Makna Huruf Arab Pegon Tetap Jokowi di Konser Putih
jpnn.com, JAKARTA - Penggunaan huruf Arab pegon bertuliskan ”Tetap Jokowi” pada ikat kepala maupun kaus selama masa kampanye, bukan merupakan simbol dari politik aliran.
"Huruf pegon justru dipakai sebagai perlawanan terhadap penggunaan aksara Arab yang selama ini dianggap simbol politik aliran atau politik identitas,” kata Koordinator Rumah Pergerakan Gus Dur (RPGD) Yenny Wahid di Stadion GBK, Jakarta Pusat, Sabtu (13/4).
Yenny menyatakan hal itu untuk merespons pertanyaan seputar penggunaan huruf Arab pegon pada ikat kepala dan kaos yang, selama masa kampanye Pilpres 2019, sering dipakai oleh relawan RPGD.
Termasuk Yenny Wahid sendiri, yang kerap tampil berkaus atau berjaket dengan ciri desain bertuliskan Arab pegon.
”Ada kesengajaan dari pihak-pihak tertentu yang menggunakan aksara Arab untuk memecah belah bangsa, bukan mempersatukan seperti asalnya. Atribut bertuliskan huruf Arab yang dibawa massa dipakai sebagai penunjuk politik aliran.
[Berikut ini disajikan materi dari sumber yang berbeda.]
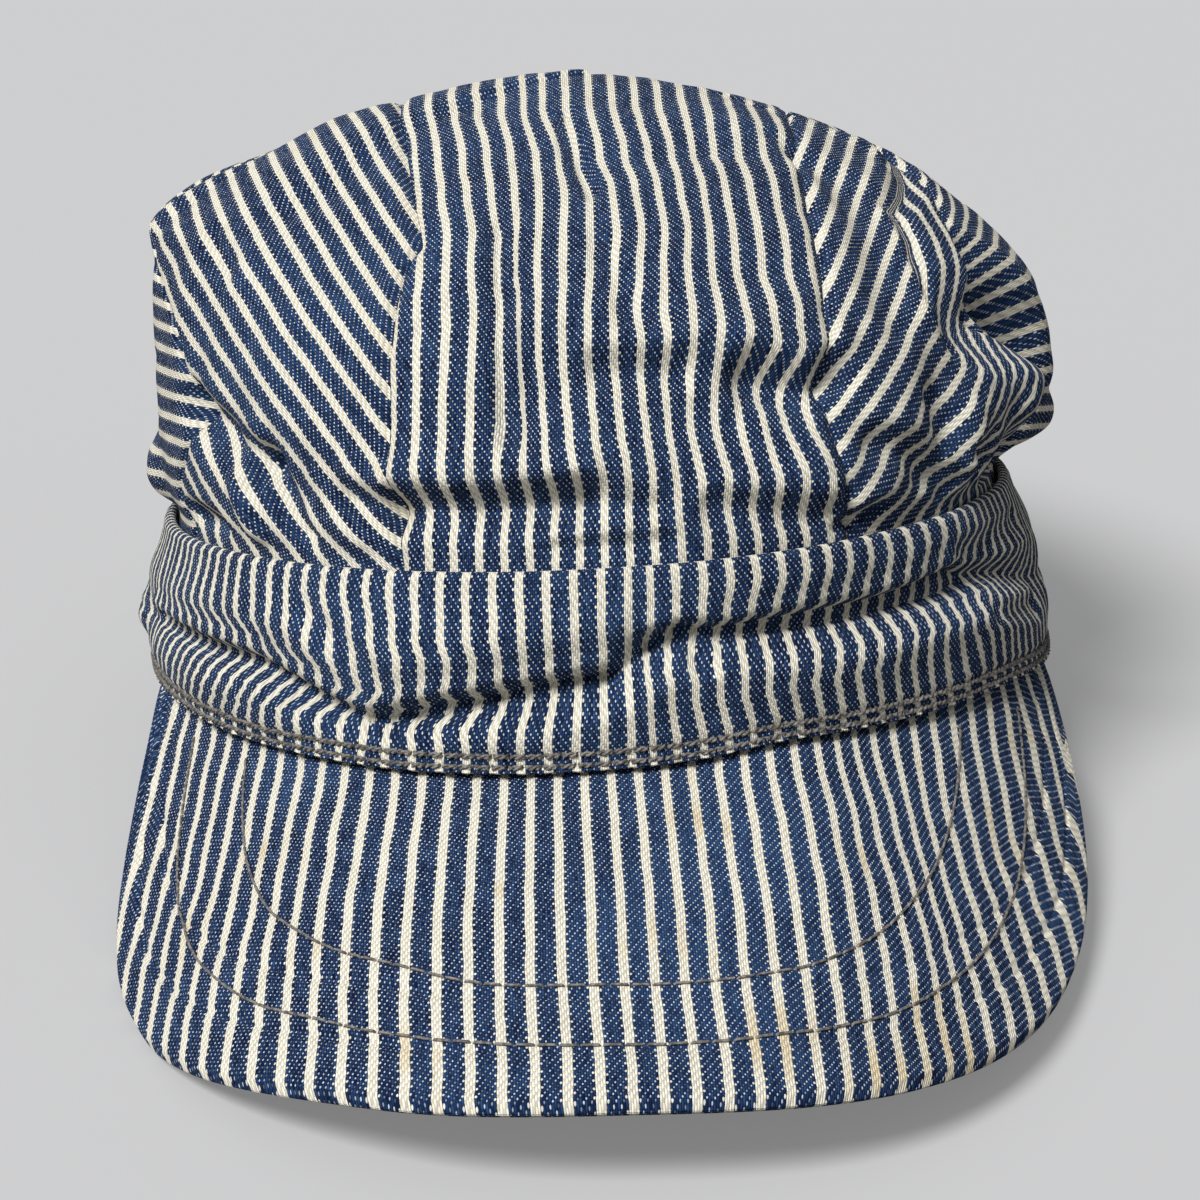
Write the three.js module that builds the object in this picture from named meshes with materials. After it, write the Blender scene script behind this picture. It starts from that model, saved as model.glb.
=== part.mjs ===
// Railroad engineer cap of striped cotton: a soft crown of five cloth panels, a deep band and a visor.
// Lengths are millimetres and angles degrees. The cap is drawn level first, in its own frame: x to its
// right, f forward and z up from the rim. It is then tipped until visor and back rim touch the ground.
import * as THREE from 'three';

// Rim: the lower edge of the band, measured outside from the middle of the head
const RIM_HALF_WIDTH = 80;
const RIM_FRONT = 100;
const RIM_BACK = 102;

// Band
const BAND_HEIGHT = 29;
const BAND_WALL = 2.4;
const BAND_TILT = 3;
const BAND_BULGE = 2.4;
const CREASE_DEPTH = 2.4;
const CREASE_WIDTH = 5.5;
const LEAN_LEFT = 3;
const LEAN_RIGHT = 7.5;
const LEAN_FRONT = 7;
const LEAN_BACK = 4;

// Crown
const CROWN_RISE = 71;
const CROWN_WALL = 1.8;
const CROWN_TUCK = 7;
const CROWN_HEART = 30;
const STRIP_WIDTH = 68;
const STRIP_OFFSET = 1;
const FOLD_DEPTH = 4;
const FOLD_WIDTH = 12;

// Visor: two layers of cloth, sewn under the band
const VISOR_LENGTH = 61;
const VISOR_SLOPE = 23;
const VISOR_CURVE = 2.3;
const VISOR_END_DROP = 1;
const VISOR_END = 73;
const VISOR_ROUNDNESS = 2.45;
const VISOR_CLOTH = 1.3;

// Fits
const GAP = 0.3;
const FLATTENED = 0.8;

// Numbers of faces along each piece
const STRIP_COLUMNS = 12;
const STRIP_ROWS = 44;
const PANEL_COLUMNS = 13;
const PANEL_ROWS = 14;
const BAND_COLUMNS = 80;
const BAND_ROWS = 7;
const VISOR_COLUMNS = 36;
const VISOR_ROWS = 8;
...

Bahkan, persaingan kedua calon presiden pun dinilai dari identitas keislamannya,” urai Yenny.
Padahal, dalam sejarahnya, huruf atau aksara Arab adalah salah satu dari ribuan aksara dari berbagai bangsa di dunia yang digunakan tidak hanya untuk kepentingan agama. Tetapi juga keperluan ekonomi, politik, dan urusan kehidupan lainnya.
Istilah Arab pegon itu sendiri, kata Yenny, berawal dari modifikasi huruf Arab untuk menuliskan bahasa Melayu, bahasa Jawa, bahasa Sunda, serta bahasa daerah lainnya. Tulisan ini berkembang setelah Islam menjadi agama mayoritas rakyat Nusantara.
"Sebelumnya, suku-suku bangsa di kepulauan Nusantara menggunakan aksara Pallawa dari bahasa Sansekerta yang berasal dari India Selatan," ujar putri Presiden Ketiga RI KH Abdurrahman Wahid ini.